Really interesting development in my postmodern studies: One of Derrida’s major whipping boys was binaries. “Western thinking, Derrida says, has been founded upon the ‘logic’ of binary oppositions, such as mind/body, rational/emotional, freedom/determinism, man/woman , nature/culture and one term is always given a more privileged position than its opposite, in a way typical of ideologies.” Link. He apparently threw a lot of venom at the mind/body binary, based on what I heard Thaddeus Russell say in his lecture on postmodernism.
Now harken back to something Bishop Morlino once said to me: Descartes’ mind-body split has been a catastrophe for western civilization.

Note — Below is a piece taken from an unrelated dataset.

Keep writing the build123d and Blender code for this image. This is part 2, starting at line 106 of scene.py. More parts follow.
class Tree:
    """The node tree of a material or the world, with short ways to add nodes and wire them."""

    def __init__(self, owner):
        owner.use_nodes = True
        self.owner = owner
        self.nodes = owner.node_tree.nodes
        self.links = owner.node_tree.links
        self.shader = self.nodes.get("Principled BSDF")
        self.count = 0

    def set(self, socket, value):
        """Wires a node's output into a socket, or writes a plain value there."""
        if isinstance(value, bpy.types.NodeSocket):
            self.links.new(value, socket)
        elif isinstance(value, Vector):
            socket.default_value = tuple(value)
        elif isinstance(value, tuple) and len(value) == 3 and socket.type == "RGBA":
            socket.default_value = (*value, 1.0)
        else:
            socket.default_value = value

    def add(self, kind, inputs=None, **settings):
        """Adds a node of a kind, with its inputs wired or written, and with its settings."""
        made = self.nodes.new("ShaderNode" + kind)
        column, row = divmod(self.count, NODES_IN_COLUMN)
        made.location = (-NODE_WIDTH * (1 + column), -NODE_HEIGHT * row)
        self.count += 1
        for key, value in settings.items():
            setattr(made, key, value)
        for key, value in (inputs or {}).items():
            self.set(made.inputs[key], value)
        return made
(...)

Those weren’t his exact words, but he definitely put Descartes’ artificial split in his cross hairs.
Combine that with the Catholic sacramental view of the world.
Kinder and gentler ink: “With cleveland.com’s right-to-be-forgotten experiment, we are removing names from dated stories about minor crimes and other embarrassing news.” Link. It’s great to hear that I’ll get my Elvis-obsessed indiscretion at the Rock-n-Roll Hall of Fame out of the newspapers.
Interesting: 30 Transgender Regretters Come Out Of The Closet. The piece was almost entitled, “Nazis Brainwash 30 Otherwise-Clear Thinking Saints,” but the website snatched the piece from the jaws of the New York Times editorial board just in time.
Michigan is on a roll, btw. First Solanus Casey two years ago, now this.
If you’ve never been the upper peninsula, consider a trip. It’s absolutely gorgeous. I gotta believe it is the most beautiful region east of the Mississippi, with potential competition from parts of Maine and Glacier Park in Minnesota. Be forewarned, however: the black flies can be terrible.